Print again only this span: the line with "0.065), 0.95, 0.0)", the line with "bpy.context.view_layer.update()", and all lines between them, exactly as given.

Collected material
■ ■ ■ ■ ■

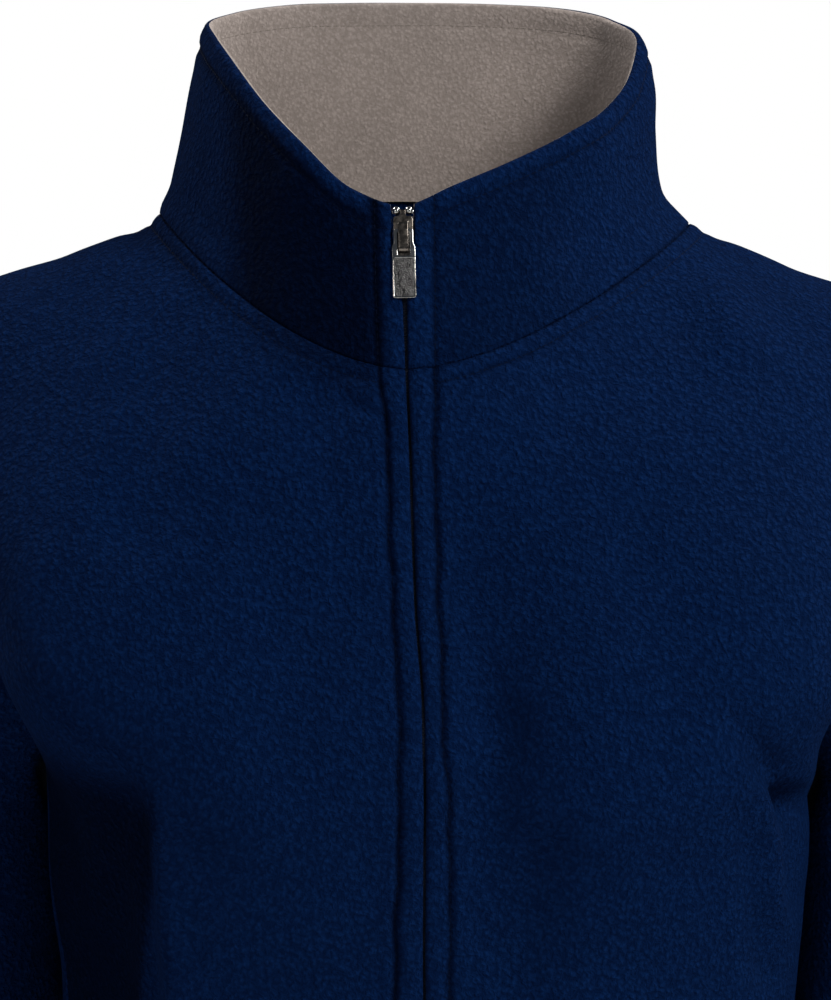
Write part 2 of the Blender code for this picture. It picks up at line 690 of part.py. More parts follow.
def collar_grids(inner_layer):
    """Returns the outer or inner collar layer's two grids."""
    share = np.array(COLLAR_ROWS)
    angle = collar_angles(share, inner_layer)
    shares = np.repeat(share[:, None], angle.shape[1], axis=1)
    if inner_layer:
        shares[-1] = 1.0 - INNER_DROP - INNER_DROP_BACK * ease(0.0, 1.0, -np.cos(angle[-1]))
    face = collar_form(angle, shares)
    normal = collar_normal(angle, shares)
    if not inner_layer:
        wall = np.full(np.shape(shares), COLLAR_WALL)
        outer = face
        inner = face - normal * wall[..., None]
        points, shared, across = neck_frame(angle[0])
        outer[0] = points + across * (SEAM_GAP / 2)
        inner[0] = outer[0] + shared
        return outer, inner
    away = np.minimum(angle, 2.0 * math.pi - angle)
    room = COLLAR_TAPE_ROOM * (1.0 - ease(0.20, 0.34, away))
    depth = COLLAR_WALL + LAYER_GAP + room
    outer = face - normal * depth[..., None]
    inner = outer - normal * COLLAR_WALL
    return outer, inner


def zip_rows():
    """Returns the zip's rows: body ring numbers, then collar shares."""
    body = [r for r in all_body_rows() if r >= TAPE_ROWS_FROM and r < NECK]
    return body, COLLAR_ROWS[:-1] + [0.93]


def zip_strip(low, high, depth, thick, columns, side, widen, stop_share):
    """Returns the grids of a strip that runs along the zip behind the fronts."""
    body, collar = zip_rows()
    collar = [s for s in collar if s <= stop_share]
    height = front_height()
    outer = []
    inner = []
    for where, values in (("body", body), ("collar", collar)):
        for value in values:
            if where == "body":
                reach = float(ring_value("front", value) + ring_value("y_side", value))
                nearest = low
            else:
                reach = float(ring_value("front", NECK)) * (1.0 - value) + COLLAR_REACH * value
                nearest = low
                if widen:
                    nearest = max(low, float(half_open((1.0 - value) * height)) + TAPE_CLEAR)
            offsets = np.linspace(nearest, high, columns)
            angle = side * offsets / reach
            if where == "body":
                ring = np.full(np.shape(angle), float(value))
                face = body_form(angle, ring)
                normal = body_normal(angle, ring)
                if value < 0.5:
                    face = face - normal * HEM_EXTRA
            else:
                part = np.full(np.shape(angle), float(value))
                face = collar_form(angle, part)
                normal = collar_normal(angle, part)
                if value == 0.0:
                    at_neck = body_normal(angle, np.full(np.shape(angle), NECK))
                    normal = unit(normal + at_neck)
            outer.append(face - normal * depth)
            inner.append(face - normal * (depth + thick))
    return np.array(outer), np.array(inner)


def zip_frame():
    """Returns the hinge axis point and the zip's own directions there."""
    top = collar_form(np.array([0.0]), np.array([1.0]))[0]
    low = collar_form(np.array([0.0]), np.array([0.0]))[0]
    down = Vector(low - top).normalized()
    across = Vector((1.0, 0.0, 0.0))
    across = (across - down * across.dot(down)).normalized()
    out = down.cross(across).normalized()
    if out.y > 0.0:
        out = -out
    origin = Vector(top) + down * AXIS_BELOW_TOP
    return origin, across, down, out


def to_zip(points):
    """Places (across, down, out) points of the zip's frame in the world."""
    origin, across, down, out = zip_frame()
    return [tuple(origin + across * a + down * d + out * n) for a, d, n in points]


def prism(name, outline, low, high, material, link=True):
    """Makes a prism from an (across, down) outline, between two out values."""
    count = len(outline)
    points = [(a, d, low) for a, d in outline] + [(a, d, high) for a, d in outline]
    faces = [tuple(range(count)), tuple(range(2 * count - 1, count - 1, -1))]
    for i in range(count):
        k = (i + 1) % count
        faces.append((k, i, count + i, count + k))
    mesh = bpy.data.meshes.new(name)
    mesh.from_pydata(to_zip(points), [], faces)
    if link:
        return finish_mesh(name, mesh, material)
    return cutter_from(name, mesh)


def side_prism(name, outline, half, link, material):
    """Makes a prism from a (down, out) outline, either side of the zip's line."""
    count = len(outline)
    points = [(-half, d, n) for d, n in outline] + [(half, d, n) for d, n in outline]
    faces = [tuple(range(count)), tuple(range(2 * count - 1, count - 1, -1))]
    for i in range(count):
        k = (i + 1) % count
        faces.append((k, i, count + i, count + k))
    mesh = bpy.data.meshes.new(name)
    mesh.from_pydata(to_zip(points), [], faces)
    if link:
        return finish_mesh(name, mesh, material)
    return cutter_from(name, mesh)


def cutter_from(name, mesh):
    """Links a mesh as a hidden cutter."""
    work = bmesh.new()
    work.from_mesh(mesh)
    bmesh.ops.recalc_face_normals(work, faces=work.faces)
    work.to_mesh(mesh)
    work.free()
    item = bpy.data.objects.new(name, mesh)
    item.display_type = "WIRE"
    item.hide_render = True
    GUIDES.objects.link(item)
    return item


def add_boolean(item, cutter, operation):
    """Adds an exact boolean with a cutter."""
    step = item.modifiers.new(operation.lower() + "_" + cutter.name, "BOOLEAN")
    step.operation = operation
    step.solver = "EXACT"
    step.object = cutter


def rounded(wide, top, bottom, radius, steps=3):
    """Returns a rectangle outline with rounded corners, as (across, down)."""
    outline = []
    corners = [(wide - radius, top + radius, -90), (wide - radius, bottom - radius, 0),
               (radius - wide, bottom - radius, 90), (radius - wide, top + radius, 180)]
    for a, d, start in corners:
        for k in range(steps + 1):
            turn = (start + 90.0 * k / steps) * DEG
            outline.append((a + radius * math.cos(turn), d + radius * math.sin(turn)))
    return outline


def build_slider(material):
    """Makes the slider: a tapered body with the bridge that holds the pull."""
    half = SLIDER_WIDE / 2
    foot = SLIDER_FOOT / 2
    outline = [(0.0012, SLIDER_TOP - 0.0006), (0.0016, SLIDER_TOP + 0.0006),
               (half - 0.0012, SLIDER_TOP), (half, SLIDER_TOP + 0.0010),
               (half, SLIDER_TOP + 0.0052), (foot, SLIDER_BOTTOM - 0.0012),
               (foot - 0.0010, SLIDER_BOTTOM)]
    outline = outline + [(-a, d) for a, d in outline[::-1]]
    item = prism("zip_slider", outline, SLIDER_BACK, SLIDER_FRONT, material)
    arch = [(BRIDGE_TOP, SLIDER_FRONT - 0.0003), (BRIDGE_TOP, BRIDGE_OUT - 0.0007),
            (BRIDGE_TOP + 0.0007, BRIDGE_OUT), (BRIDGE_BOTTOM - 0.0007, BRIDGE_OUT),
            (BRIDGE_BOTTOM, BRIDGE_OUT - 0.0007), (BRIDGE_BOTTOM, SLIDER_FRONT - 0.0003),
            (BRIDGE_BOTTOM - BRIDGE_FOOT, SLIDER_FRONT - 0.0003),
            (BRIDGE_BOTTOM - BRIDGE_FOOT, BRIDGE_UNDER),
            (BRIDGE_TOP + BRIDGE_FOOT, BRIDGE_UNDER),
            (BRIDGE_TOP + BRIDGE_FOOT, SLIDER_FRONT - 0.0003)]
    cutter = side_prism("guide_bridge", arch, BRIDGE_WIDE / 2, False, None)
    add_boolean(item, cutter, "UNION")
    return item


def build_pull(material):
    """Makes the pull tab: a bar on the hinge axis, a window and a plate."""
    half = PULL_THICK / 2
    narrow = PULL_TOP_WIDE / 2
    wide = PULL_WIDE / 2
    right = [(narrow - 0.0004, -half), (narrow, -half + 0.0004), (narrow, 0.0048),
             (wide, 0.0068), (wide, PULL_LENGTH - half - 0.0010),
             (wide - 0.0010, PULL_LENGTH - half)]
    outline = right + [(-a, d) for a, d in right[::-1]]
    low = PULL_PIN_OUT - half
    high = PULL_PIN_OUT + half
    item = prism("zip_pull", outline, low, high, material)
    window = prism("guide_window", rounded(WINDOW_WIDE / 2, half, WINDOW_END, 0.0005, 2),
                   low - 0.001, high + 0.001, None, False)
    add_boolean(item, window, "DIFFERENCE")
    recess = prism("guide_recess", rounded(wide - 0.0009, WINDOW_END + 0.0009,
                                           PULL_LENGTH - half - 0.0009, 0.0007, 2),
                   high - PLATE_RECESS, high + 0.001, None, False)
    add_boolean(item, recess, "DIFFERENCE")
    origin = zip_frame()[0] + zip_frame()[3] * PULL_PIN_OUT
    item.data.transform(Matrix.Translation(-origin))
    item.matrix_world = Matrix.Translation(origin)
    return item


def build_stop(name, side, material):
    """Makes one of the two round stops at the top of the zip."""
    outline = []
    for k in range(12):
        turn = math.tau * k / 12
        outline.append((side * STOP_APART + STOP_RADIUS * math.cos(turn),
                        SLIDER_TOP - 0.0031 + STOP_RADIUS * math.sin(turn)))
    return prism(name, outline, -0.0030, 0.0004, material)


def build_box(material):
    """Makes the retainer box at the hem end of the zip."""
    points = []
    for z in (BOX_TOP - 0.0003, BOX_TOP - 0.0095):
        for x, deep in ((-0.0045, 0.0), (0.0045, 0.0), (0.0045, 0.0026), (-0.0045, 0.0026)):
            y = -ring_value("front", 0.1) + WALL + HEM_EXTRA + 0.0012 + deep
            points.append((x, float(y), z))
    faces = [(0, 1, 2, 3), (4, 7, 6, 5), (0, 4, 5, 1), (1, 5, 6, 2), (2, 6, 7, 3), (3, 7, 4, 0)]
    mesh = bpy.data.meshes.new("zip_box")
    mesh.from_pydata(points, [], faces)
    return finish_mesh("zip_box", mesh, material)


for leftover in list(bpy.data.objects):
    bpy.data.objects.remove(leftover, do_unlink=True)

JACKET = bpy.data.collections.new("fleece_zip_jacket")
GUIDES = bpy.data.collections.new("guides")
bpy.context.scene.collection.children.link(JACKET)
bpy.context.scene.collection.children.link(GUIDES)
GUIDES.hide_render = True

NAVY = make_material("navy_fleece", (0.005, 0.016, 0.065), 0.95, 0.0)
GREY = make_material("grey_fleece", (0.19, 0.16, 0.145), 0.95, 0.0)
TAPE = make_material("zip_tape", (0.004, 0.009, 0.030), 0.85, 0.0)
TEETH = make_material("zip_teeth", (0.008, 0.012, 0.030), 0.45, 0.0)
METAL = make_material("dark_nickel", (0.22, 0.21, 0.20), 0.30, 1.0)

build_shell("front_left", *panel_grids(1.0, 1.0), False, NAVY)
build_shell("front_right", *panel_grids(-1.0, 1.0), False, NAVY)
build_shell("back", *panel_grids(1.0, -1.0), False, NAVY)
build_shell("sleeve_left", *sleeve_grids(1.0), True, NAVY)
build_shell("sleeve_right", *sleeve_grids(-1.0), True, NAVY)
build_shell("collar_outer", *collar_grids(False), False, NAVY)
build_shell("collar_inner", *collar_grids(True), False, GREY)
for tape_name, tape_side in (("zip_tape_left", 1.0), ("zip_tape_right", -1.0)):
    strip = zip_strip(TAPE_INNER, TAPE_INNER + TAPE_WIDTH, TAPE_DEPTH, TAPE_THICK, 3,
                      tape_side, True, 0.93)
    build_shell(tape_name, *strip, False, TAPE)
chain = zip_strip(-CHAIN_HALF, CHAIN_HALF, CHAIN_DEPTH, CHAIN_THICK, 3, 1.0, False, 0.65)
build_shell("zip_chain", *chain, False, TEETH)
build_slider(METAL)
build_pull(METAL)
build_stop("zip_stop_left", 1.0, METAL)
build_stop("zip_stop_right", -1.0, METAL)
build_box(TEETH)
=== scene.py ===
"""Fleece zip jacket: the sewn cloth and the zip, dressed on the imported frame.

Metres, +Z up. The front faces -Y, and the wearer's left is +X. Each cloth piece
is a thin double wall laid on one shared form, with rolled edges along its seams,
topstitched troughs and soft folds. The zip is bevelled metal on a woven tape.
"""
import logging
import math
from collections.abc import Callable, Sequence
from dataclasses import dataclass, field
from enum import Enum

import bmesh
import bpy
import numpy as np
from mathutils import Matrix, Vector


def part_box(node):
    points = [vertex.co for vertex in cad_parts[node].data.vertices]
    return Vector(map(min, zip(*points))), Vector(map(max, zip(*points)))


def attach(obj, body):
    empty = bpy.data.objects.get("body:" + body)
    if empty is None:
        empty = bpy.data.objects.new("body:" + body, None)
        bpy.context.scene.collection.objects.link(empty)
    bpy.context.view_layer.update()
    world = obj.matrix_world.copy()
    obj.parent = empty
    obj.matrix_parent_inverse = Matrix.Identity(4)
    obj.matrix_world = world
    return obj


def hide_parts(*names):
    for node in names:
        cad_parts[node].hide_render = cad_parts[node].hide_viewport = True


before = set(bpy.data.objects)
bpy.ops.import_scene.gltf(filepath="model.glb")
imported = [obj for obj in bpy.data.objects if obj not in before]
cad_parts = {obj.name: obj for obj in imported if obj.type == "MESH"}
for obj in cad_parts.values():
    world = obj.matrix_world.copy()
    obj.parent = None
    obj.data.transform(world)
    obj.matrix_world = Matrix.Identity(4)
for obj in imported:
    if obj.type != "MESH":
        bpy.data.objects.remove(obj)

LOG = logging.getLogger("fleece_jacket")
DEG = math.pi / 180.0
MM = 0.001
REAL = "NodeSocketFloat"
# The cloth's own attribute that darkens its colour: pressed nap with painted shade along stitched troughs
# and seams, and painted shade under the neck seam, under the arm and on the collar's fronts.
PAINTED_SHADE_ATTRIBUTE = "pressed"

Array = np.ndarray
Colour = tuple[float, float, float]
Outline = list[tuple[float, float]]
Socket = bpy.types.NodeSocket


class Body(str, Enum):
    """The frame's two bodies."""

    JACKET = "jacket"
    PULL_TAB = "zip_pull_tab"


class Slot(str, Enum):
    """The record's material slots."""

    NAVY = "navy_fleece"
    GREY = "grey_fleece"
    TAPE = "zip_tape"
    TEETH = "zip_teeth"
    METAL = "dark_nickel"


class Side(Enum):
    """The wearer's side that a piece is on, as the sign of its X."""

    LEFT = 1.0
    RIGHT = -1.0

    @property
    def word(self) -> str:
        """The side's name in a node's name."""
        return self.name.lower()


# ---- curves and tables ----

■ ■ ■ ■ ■

Solution below
NAVY = make_material("navy_fleece", (0.005, 0.016, 0.065), 0.95, 0.0)
GREY = make_material("grey_fleece", (0.19, 0.16, 0.145), 0.95, 0.0)
TAPE = make_material("zip_tape", (0.004, 0.009, 0.030), 0.85, 0.0)
TEETH = make_material("zip_teeth", (0.008, 0.012, 0.030), 0.45, 0.0)
METAL = make_material("dark_nickel", (0.22, 0.21, 0.20), 0.30, 1.0)

build_shell("front_left", *panel_grids(1.0, 1.0), False, NAVY)
build_shell("front_right", *panel_grids(-1.0, 1.0), False, NAVY)
build_shell("back", *panel_grids(1.0, -1.0), False, NAVY)
build_shell("sleeve_left", *sleeve_grids(1.0), True, NAVY)
build_shell("sleeve_right", *sleeve_grids(-1.0), True, NAVY)
build_shell("collar_outer", *collar_grids(False), False, NAVY)
build_shell("collar_inner", *collar_grids(True), False, GREY)
for tape_name, tape_side in (("zip_tape_left", 1.0), ("zip_tape_right", -1.0)):
    strip = zip_strip(TAPE_INNER, TAPE_INNER + TAPE_WIDTH, TAPE_DEPTH, TAPE_THICK, 3,
                      tape_side, True, 0.93)
    build_shell(tape_name, *strip, False, TAPE)
chain = zip_strip(-CHAIN_HALF, CHAIN_HALF, CHAIN_DEPTH, CHAIN_THICK, 3, 1.0, False, 0.65)
build_shell("zip_chain", *chain, False, TEETH)
build_slider(METAL)
build_pull(METAL)
build_stop("zip_stop_left", 1.0, METAL)
build_stop("zip_stop_right", -1.0, METAL)
build_box(TEETH)
=== scene.py ===
"""Fleece zip jacket: the sewn cloth and the zip, dressed on the imported frame.

Metres, +Z up. The front faces -Y, and the wearer's left is +X. Each cloth piece
is a thin double wall laid on one shared form, with rolled edges along its seams,
topstitched troughs and soft folds. The zip is bevelled metal on a woven tape.
"""
import logging
import math
from collections.abc import Callable, Sequence
from dataclasses import dataclass, field
from enum import Enum

import bmesh
import bpy
import numpy as np
from mathutils import Matrix, Vector


def part_box(node):
    points = [vertex.co for vertex in cad_parts[node].data.vertices]
    return Vector(map(min, zip(*points))), Vector(map(max, zip(*points)))


def attach(obj, body):
    empty = bpy.data.objects.get("body:" + body)
    if empty is None:
        empty = bpy.data.objects.new("body:" + body, None)
        bpy.context.scene.collection.objects.link(empty)
    bpy.context.view_layer.update()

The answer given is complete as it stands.